The input ->

_ _ _

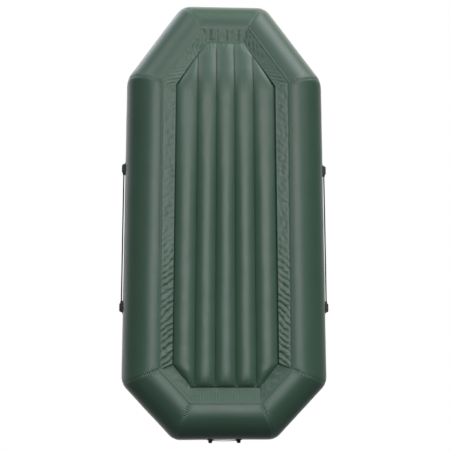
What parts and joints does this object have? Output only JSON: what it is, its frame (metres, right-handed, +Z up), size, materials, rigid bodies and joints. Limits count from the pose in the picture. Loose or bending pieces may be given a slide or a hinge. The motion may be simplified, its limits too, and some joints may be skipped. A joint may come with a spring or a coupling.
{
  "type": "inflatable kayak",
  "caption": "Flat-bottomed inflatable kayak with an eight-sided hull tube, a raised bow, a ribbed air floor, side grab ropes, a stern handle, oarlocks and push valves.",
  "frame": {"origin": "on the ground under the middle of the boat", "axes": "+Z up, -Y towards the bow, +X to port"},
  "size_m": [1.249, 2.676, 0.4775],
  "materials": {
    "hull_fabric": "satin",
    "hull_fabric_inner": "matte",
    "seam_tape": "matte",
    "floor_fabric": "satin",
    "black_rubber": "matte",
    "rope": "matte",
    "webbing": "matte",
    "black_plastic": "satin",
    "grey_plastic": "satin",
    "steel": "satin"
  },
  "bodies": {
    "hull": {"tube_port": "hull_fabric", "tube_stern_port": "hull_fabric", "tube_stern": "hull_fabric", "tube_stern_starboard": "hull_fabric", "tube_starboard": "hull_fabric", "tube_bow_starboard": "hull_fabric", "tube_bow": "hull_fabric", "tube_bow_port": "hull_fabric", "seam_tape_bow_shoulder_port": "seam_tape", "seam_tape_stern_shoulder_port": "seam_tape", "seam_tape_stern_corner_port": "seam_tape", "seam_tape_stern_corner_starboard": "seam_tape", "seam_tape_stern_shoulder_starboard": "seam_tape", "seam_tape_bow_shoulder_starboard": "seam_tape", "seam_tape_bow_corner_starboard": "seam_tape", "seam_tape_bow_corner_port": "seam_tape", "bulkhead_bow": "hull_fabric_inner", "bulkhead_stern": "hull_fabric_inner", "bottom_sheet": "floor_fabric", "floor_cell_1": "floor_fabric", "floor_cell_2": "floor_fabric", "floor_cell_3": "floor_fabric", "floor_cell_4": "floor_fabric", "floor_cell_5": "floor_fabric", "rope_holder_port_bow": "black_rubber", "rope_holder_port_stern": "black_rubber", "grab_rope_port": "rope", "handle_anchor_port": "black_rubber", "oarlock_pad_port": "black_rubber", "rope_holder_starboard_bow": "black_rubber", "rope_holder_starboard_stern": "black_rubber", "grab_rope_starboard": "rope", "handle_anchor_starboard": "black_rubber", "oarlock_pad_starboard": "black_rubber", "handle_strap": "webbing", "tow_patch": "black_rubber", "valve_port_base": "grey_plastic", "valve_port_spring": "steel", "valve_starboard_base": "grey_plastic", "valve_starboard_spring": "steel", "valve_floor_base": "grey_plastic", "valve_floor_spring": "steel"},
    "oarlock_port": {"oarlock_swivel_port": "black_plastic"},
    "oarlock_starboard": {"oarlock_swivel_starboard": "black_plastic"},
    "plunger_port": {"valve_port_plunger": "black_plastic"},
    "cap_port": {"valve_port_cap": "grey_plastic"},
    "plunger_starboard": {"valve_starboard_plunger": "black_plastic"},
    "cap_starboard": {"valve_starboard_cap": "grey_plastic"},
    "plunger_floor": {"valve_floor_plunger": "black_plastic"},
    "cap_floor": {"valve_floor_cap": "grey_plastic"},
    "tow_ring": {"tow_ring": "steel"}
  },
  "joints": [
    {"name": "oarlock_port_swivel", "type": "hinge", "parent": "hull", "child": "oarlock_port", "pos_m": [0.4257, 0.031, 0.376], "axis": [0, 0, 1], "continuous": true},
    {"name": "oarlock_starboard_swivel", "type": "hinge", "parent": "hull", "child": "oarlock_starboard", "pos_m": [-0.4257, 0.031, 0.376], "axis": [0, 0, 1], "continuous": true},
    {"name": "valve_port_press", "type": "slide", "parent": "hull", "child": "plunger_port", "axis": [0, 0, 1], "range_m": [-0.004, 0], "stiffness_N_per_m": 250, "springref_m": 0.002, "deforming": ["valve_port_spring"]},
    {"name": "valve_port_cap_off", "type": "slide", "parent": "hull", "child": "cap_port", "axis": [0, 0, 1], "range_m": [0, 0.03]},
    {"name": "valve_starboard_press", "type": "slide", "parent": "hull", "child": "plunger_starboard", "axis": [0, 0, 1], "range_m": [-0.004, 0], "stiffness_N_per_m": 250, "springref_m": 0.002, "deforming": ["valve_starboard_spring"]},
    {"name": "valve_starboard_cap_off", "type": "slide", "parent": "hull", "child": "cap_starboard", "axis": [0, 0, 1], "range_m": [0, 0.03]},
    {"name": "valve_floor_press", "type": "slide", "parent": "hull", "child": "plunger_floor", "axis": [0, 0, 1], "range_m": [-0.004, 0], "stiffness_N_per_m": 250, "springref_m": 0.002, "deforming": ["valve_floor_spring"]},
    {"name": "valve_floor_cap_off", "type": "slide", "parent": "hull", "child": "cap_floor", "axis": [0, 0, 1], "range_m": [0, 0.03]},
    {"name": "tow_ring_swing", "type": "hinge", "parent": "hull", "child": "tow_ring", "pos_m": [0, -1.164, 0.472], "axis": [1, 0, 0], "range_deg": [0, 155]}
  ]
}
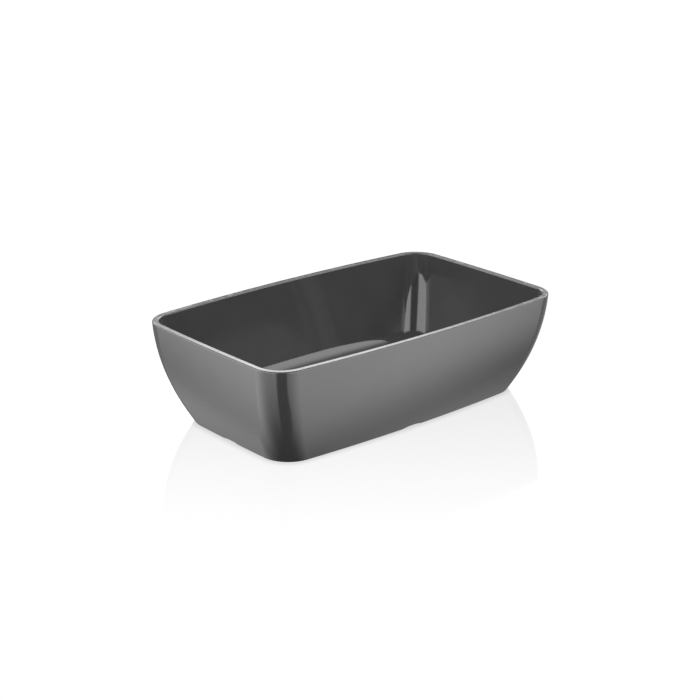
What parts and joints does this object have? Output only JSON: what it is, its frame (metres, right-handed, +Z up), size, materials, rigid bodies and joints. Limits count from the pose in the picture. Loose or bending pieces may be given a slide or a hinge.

_ _ _

What the task requires -> Quote the material exactly, leaving nothing out.

The reply ->
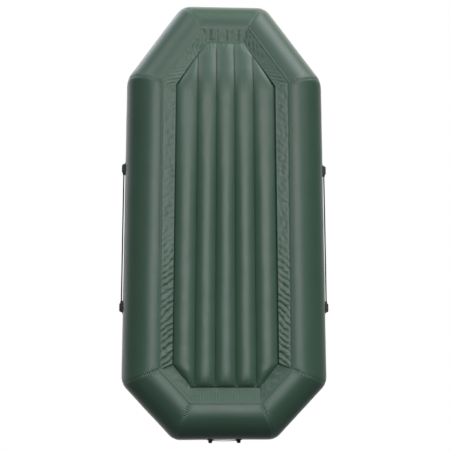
What parts and joints does this object have? Output only JSON: what it is, its frame (metres, right-handed, +Z up), size, materials, rigid bodies and joints. Limits count from the pose in the picture. Loose or bending pieces may be given a slide or a hinge. The motion may be simplified, its limits too, and some joints may be skipped. A joint may come with a spring or a coupling.
{
  "type": "inflatable kayak",
  "caption": "Flat-bottomed inflatable kayak with an eight-sided hull tube, a raised bow, a ribbed air floor, side grab ropes, a stern handle, oarlocks and push valves.",
  "frame": {"origin": "on the ground under the middle of the boat", "axes": "+Z up, -Y towards the bow, +X to port"},
  "size_m": [1.249, 2.676, 0.4775],
  "materials": {
    "hull_fabric": "satin",
    "hull_fabric_inner": "matte",
    "seam_tape": "matte",
    "floor_fabric": "satin",
    "black_rubber": "matte",
    "rope": "matte",
    "webbing": "matte",
    "black_plastic": "satin",
    "grey_plastic": "satin",
    "steel": "satin"
  },
  "bodies": {
    "hull": {"tube_port": "hull_fabric", "tube_stern_port": "hull_fabric", "tube_stern": "hull_fabric", "tube_stern_starboard": "hull_fabric", "tube_starboard": "hull_fabric", "tube_bow_starboard": "hull_fabric", "tube_bow": "hull_fabric", "tube_bow_port": "hull_fabric", "seam_tape_bow_shoulder_port": "seam_tape", "seam_tape_stern_shoulder_port": "seam_tape", "seam_tape_stern_corner_port": "seam_tape", "seam_tape_stern_corner_starboard": "seam_tape", "seam_tape_stern_shoulder_starboard": "seam_tape", "seam_tape_bow_shoulder_starboard": "seam_tape", "seam_tape_bow_corner_starboard": "seam_tape", "seam_tape_bow_corner_port": "seam_tape", "bulkhead_bow": "hull_fabric_inner", "bulkhead_stern": "hull_fabric_inner", "bottom_sheet": "floor_fabric", "floor_cell_1": "floor_fabric", "floor_cell_2": "floor_fabric", "floor_cell_3": "floor_fabric", "floor_cell_4": "floor_fabric", "floor_cell_5": "floor_fabric", "rope_holder_port_bow": "black_rubber", "rope_holder_port_stern": "black_rubber", "grab_rope_port": "rope", "handle_anchor_port": "black_rubber", "oarlock_pad_port": "black_rubber", "rope_holder_starboard_bow": "black_rubber", "rope_holder_starboard_stern": "black_rubber", "grab_rope_starboard": "rope", "handle_anchor_starboard": "black_rubber", "oarlock_pad_starboard": "black_rubber", "handle_strap": "webbing", "tow_patch": "black_rubber", "valve_port_base": "grey_plastic", "valve_port_spring": "steel", "valve_starboard_base": "grey_plastic", "valve_starboard_spring": "steel", "valve_floor_base": "grey_plastic", "valve_floor_spring": "steel"},
    "oarlock_port": {"oarlock_swivel_port": "black_plastic"},
    "oarlock_starboard": {"oarlock_swivel_starboard": "black_plastic"},
    "plunger_port": {"valve_port_plunger": "black_plastic"},
    "cap_port": {"valve_port_cap": "grey_plastic"},
    "plunger_starboard": {"valve_starboard_plunger": "black_plastic"},
    "cap_starboard": {"valve_starboard_cap": "grey_plastic"},
    "plunger_floor": {"valve_floor_plunger": "black_plastic"},
    "cap_floor": {"valve_floor_cap": "grey_plastic"},
    "tow_ring": {"tow_ring": "steel"}
  },
  "joints": [
    {"name": "oarlock_port_swivel", "type": "hinge", "parent": "hull", "child": "oarlock_port", "pos_m": [0.4257, 0.031, 0.376], "axis": [0, 0, 1], "continuous": true},
    {"name": "oarlock_starboard_swivel", "type": "hinge", "parent": "hull", "child": "oarlock_starboard", "pos_m": [-0.4257, 0.031, 0.376], "axis": [0, 0, 1], "continuous": true},
    {"name": "valve_port_press", "type": "slide", "parent": "hull", "child": "plunger_port", "axis": [0, 0, 1], "range_m": [-0.004, 0], "stiffness_N_per_m": 250, "springref_m": 0.002, "deforming": ["valve_port_spring"]},
    {"name": "valve_port_cap_off", "type": "slide", "parent": "hull", "child": "cap_port", "axis": [0, 0, 1], "range_m": [0, 0.03]},
    {"name": "valve_starboard_press", "type": "slide", "parent": "hull", "child": "plunger_starboard", "axis": [0, 0, 1], "range_m": [-0.004, 0], "stiffness_N_per_m": 250, "springref_m": 0.002, "deforming": ["valve_starboard_spring"]},
    {"name": "valve_starboard_cap_off", "type": "slide", "parent": "hull", "child": "cap_starboard", "axis": [0, 0, 1], "range_m": [0, 0.03]},
    {"name": "valve_floor_press", "type": "slide", "parent": "hull", "child": "plunger_floor", "axis": [0, 0, 1], "range_m": [-0.004, 0], "stiffness_N_per_m": 250, "springref_m": 0.002, "deforming": ["valve_floor_spring"]},
    {"name": "valve_floor_cap_off", "type": "slide", "parent": "hull", "child": "cap_floor", "axis": [0, 0, 1], "range_m": [0, 0.03]},
    {"name": "tow_ring_swing", "type": "hinge", "parent": "hull", "child": "tow_ring", "pos_m": [0, -1.164, 0.472], "axis": [1, 0, 0], "range_deg": [0, 155]}
  ]
}
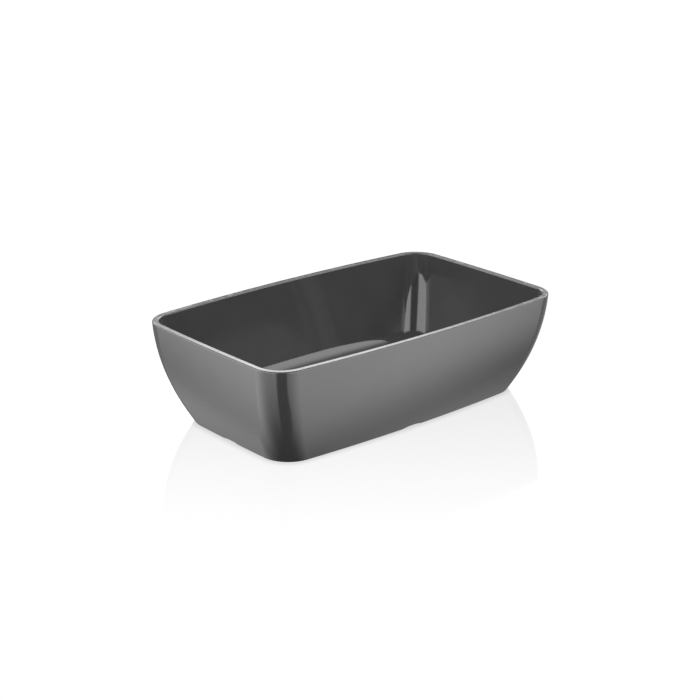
What parts and joints does this object have? Output only JSON: what it is, its frame (metres, right-handed, +Z up), size, materials, rigid bodies and joints. Limits count from the pose in the picture. Loose or bending pieces may be given a slide or a hinge.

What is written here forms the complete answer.